Questions to Ask Before Booking
Before committing to a deluxe detail service, ask:
- What exactly is included? (Make them list it specifically, not just "full detail")
- How long will the service take?
- Do you use a machine polisher, and what grade is the polish?
- Is paint sealant or wax included in the price, or is it an add-on?
- Do you use an extractor for the seats, or just vacuum?
- Are engine bay and headlight restoration included?
- Do you take before and after photos?
Any professional shop should answer these questions comfortably. Evasive or vague answers are a red flag.
FAQ
How long does a deluxe detail last? The physical condition improvement (clean interior, polished paint) lasts as long as you maintain it. The protection applied (wax or sealant) lasts 2 to 6 months depending on the product and conditions. The overall clean will degrade gradually with normal use. A proper maintenance wash every 3 to 4 weeks and periodic professional details every 6 to 12 months keeps the car in excellent condition.

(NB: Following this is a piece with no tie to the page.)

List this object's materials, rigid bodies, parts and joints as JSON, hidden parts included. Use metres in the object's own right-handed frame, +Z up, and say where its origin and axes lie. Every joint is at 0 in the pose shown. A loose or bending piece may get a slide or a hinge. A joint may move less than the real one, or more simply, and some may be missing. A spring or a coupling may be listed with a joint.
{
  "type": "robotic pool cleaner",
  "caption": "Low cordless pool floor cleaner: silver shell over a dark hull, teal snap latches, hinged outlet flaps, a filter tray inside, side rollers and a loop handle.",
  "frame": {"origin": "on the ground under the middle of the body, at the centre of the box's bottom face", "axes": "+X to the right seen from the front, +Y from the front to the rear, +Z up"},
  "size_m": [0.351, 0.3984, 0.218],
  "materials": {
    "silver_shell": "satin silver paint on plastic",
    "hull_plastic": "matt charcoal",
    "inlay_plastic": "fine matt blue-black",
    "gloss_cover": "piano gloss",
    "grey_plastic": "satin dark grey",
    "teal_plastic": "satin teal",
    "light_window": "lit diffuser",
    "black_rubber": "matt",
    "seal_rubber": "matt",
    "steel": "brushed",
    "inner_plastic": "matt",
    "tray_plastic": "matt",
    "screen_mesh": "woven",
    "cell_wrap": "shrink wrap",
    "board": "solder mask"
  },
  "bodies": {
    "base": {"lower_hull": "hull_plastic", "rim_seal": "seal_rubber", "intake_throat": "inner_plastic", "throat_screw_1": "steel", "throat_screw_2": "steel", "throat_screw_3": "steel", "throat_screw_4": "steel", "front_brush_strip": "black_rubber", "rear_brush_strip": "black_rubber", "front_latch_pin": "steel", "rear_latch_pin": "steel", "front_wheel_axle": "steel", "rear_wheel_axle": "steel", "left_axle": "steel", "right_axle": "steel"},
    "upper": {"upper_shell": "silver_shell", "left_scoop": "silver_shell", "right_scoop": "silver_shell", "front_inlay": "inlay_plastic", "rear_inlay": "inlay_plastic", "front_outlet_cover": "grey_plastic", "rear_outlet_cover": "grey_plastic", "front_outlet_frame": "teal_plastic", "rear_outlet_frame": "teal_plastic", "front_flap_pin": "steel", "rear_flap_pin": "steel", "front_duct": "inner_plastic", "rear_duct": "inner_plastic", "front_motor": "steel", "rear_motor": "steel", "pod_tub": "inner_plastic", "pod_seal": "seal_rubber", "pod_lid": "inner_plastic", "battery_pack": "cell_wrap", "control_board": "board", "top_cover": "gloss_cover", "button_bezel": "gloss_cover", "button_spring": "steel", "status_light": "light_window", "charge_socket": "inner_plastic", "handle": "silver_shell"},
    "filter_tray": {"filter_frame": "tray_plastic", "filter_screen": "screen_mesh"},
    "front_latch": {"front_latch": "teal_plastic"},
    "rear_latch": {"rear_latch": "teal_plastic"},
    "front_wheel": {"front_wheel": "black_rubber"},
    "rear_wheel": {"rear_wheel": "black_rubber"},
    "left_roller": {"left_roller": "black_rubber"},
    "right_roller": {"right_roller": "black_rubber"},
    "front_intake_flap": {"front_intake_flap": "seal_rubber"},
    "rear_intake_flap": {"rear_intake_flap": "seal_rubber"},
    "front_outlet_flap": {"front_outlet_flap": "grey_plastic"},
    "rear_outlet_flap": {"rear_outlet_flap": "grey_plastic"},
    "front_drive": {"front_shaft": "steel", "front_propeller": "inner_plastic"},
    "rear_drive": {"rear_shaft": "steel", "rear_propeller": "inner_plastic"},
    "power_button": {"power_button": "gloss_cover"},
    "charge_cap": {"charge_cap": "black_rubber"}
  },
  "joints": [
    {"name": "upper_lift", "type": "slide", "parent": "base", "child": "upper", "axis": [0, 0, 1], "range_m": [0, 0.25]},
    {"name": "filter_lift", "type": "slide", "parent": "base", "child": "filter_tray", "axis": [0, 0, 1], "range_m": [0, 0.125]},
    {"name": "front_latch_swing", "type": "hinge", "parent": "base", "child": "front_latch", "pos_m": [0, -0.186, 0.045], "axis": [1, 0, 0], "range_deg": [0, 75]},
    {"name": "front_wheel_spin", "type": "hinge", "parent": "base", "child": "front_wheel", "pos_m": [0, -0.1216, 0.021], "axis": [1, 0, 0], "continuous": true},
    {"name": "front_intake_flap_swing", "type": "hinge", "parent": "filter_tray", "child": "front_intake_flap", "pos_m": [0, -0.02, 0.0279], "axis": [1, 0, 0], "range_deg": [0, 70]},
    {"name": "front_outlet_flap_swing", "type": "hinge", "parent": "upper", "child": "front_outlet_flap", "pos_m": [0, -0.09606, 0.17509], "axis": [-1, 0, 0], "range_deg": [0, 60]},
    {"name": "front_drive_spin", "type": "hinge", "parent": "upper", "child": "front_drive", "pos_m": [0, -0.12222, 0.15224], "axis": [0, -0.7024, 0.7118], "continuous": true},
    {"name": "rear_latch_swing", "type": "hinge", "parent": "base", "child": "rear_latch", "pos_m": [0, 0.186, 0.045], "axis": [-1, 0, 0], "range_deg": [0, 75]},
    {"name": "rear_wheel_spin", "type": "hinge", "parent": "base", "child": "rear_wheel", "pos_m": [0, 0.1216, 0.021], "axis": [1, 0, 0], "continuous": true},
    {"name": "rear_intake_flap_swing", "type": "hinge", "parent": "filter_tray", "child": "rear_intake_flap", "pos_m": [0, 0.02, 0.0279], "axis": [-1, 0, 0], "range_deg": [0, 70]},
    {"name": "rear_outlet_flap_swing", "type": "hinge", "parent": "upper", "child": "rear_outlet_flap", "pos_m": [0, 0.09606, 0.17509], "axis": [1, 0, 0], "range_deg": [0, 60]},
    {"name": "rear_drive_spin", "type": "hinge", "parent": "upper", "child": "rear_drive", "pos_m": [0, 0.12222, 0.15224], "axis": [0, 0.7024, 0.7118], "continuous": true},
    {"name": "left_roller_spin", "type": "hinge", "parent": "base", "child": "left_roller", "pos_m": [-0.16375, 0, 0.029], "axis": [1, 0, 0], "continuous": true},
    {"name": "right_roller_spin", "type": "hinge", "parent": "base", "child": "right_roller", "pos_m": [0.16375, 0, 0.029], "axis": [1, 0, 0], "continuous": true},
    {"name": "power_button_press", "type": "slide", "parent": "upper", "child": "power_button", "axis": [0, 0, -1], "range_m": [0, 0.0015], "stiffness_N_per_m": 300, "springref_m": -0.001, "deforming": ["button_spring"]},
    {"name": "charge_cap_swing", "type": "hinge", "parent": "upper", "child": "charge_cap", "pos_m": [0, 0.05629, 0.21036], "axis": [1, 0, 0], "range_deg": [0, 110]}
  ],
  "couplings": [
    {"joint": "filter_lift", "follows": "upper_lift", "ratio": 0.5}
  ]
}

Is a deluxe detail worth it on an older car? Often yes, depending on condition. An older car with dull paint, stained seats, and a musty smell often responds dramatically well to a thorough detail. The paint polishing can recover gloss that owners assumed was permanent fading, and seat shampooing can eliminate odors that seemed permanent. For older cars with very poor paint or structural interior issues, manage expectations, but do not assume the car is beyond benefit.
Can I get a deluxe detail at a mobile detailer? Yes. Many mobile detailers offer full deluxe packages including paint polishing, seat extraction, and engine bay cleaning at your location. The quality ceiling is the same as a shop; what varies is working conditions. For paint correction and ceramic coating, a garage environment is preferred. For standard deluxe detailing, a mobile service is equivalent.
Should I tip a car detailer? This is genuinely variable by region and service. For independent mobile detailers or a sole operator doing your car, 10 to 20% is appreciated and meaningful. For chain shops or large operations where the price is set by corporate, tipping is less expected but always appreciated by the technician. If the result is exceptional, tipping is a direct reward to the person who did the work.
The Bottom Line
A deluxe car detail is the single most effective way to restore a neglected car or maintain a well-kept one at its best. The key is finding a shop that actually does the work: uses a machine polisher on the paint, extracts the seats with a wet/dry unit, and takes the time the service requires.
Get recommendations from local enthusiast groups, read specific (not generic) reviews, ask the questions above, and visit the shop before booking. A quality deluxe detail is worth every dollar when it is done right.